Leo Messi è stato condannato a 21 mesi di carcere nell’ambito del processo per evasione fiscale; sul banco degli imputati anche il padre del calciatore, il quale ha ricevuto la medesima condanna. Genitore e figlio erano stati accusati di non avere pagato le tasse sui diritti d’immagine di Leo per il triennio 2007/2009, frodando il fisco spagnolo per un totale di 4,1 milioni di euro evasi.
Nonostante la sentenza di colpevolezza però, Leo e suo padre non dovranno scontare un solo giorno di prigione, poiché la condanna è inferiore ai 2 anni.
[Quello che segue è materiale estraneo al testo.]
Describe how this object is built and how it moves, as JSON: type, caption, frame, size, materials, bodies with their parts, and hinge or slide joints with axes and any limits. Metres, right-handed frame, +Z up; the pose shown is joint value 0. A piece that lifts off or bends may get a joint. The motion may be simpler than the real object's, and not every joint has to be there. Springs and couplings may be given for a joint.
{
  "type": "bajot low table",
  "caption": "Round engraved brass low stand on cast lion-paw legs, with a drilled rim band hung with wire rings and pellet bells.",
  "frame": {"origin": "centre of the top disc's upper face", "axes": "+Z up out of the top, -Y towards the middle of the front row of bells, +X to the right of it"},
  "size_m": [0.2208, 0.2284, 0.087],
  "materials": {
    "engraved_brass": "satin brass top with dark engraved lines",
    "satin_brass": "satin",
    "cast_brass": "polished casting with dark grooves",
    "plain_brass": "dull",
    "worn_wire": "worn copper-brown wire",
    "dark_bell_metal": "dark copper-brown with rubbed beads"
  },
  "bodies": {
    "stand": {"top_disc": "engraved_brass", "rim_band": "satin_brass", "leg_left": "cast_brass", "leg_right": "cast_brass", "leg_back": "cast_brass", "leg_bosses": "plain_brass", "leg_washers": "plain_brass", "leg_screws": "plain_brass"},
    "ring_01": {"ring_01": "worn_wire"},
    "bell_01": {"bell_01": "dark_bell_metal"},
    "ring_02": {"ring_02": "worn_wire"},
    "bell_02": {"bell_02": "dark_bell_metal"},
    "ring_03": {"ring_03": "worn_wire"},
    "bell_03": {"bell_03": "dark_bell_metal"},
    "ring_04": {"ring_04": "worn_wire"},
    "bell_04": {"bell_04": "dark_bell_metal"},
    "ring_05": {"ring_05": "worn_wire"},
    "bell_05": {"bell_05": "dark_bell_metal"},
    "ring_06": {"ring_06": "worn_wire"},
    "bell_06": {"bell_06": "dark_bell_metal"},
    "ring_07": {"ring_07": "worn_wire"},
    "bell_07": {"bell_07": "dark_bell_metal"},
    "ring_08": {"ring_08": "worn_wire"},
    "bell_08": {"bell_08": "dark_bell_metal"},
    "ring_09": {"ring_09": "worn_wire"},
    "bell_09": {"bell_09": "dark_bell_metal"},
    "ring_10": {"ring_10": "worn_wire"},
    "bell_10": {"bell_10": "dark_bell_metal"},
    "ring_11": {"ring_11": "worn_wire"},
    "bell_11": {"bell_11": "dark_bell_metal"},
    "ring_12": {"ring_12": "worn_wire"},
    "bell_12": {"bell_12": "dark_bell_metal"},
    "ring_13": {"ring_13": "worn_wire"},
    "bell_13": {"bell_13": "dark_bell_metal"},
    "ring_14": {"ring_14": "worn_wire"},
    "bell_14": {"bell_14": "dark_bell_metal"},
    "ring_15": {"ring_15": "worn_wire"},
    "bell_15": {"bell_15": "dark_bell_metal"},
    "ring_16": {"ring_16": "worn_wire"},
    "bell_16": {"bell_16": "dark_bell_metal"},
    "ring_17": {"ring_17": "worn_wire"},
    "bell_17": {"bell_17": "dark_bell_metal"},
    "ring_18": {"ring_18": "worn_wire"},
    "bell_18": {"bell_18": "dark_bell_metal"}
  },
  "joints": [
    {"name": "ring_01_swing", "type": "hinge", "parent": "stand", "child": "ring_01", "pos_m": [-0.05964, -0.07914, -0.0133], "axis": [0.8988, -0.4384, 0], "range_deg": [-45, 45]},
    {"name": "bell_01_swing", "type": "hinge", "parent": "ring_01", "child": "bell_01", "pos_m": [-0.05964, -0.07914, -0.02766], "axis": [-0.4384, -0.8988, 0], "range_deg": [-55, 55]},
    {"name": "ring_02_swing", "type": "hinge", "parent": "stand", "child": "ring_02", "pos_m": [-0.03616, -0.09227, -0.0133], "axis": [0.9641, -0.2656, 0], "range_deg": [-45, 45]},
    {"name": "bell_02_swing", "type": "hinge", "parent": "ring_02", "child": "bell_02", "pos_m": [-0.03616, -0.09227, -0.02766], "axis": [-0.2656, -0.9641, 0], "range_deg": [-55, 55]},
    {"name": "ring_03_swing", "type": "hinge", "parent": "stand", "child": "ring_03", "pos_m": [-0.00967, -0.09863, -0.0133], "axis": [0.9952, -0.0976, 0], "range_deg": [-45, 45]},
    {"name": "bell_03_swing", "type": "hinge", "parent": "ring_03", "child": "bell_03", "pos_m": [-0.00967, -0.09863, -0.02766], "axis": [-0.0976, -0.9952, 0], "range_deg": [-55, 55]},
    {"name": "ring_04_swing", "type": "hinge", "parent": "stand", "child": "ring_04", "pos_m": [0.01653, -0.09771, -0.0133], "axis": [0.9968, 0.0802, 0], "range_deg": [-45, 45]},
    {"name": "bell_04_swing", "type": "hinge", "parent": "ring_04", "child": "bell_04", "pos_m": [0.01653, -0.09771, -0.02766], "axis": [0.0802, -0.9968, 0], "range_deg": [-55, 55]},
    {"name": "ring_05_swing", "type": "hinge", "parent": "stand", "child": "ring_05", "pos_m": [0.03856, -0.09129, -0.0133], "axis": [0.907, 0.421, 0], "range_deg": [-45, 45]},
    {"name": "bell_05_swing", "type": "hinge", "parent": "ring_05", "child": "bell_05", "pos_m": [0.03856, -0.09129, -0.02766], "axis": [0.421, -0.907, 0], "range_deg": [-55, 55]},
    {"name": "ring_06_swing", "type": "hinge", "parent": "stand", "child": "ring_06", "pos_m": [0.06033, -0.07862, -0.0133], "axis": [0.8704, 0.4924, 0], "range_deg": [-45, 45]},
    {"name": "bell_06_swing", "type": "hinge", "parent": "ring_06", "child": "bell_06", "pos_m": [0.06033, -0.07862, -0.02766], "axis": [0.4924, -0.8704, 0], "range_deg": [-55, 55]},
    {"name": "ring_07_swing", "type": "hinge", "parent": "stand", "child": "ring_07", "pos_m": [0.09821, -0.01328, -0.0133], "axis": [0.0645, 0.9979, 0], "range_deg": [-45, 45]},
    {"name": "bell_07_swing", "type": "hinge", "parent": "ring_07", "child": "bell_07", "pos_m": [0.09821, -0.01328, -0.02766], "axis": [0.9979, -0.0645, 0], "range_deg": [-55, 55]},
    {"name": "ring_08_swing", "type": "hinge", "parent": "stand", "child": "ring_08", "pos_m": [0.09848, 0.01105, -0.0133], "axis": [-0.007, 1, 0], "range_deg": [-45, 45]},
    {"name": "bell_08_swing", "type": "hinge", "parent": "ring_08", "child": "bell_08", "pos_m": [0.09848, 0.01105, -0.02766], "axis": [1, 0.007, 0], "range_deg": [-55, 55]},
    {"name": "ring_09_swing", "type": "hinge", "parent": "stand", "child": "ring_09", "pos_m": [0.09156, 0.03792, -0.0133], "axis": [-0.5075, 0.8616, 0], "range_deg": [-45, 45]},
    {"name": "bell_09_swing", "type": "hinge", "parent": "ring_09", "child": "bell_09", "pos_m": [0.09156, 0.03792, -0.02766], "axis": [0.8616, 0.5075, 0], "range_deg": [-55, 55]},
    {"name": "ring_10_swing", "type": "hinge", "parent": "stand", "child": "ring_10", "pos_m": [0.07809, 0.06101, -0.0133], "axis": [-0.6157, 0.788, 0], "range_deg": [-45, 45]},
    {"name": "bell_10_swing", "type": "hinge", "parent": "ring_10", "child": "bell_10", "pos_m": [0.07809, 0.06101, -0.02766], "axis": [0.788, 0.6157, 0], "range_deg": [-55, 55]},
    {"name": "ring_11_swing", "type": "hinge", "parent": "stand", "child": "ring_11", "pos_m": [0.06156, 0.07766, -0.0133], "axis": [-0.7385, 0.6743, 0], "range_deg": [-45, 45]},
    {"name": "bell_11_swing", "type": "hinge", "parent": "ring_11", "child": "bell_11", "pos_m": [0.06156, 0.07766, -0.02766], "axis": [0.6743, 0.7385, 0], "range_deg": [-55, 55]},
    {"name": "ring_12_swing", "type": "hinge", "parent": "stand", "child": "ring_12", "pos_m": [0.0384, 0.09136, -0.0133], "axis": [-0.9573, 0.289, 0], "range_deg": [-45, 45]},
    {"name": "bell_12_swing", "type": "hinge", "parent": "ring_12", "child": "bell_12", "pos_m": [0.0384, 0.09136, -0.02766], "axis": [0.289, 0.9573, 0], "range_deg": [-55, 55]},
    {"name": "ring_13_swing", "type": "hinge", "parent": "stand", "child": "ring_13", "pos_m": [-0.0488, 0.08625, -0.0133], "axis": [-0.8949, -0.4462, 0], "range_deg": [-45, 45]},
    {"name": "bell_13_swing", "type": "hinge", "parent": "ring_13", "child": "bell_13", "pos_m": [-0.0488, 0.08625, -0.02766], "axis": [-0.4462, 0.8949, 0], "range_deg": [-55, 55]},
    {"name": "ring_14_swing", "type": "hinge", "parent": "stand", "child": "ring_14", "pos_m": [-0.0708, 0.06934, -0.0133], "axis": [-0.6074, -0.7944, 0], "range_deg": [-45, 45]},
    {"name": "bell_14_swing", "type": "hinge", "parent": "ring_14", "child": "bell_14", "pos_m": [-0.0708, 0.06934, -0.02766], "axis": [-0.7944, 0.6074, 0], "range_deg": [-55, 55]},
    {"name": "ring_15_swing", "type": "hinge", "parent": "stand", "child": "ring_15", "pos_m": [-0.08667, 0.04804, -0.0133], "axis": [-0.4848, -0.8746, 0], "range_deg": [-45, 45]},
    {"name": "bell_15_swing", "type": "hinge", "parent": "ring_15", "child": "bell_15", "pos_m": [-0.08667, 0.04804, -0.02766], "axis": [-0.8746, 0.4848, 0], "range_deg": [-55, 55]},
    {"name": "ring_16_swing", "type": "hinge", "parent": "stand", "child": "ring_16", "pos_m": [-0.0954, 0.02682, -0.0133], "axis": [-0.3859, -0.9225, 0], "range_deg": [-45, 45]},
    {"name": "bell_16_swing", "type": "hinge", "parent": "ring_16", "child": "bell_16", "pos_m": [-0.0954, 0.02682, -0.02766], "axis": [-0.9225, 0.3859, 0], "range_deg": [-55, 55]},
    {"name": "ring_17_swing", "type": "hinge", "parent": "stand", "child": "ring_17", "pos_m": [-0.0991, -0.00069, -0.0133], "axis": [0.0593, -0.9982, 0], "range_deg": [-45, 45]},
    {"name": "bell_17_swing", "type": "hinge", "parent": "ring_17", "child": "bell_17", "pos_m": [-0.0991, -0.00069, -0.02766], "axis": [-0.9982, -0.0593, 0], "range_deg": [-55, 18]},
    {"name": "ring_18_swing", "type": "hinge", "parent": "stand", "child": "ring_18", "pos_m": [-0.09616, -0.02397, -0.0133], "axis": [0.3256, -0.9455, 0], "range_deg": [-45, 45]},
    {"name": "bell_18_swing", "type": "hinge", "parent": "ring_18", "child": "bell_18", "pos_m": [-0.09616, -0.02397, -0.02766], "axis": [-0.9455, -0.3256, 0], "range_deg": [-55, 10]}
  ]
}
Sebbene verdetto abbia definitivamente inchiodato il numero 10 del Barcellona al reato di frode fiscale aggravata dunque, la pena inflitta è stata in qualche modo un dolce dolore: solamente 3 mesi in più, infatti, ed ogni scappatoia legale sarebbe risultata vana: Messi sarebbe dovuto finire dietro le sbarre.
A prescindere da questa mezza consolazione, si tratta comunque di un’estate davvero rovente per la “Pulga“, protagonista di un vero e proprio collasso emotivo propiziato dalla disfatta in Copa America. Le lacrime versate dopo l’eliminazione contro il Cile, il rigore sbagliato, il peso di una responsabilità forse troppo grande da sopportare da solo, hanno atterrito il giocatore al punto da spingerlo a dire “addio” alla Nazionale argentina.
Peraltro non è la prima volta che Lionel Messi si trova a dover fare i conti con una fragilità mentale pur sapientemente nascosta ai media da smoking improbabili e sorrisi circostanziali, visti i problemi che qualche tempo fa ne avevano pesantemente inficiato le prestazioni sportive, con tanto di crisi di vomito dovute probabilmente all’eccesso di stress.
Essere il miglior giocatore al mondo è infatti un privilegio unico per definizione, ma che comporta al contempo un contrappasso esistenziale terribile: per fare un paragone oramai diventato un clasico, l’eterno rivale Cristiano Ronaldo, dopo la vittoria del Pallone d’Oro, è riuscito a fare della pressione mediatica la sua forza. Ma Leo Messi, si sa, è dotato di una personalità certamente meno vulcanica, e di una sensibilità molto più sottile.
Non a caso, numerose volte il fuoriclasse del Barça è stato tacciato di scarsa personalità in campo, di non essere un leader. Gli manca, ed è un dato di fatto, quell’arroganza tutta latina, a mezzavia tra lo stolido e lo spaccone, che ha contraddistinto altri grandi fenomeni della storia del calcio sudamericano. E con ogni probabilità, la sentenza odierna non sarà certamente il viatico migliore per riuscire a ritrovare la serenità perduta.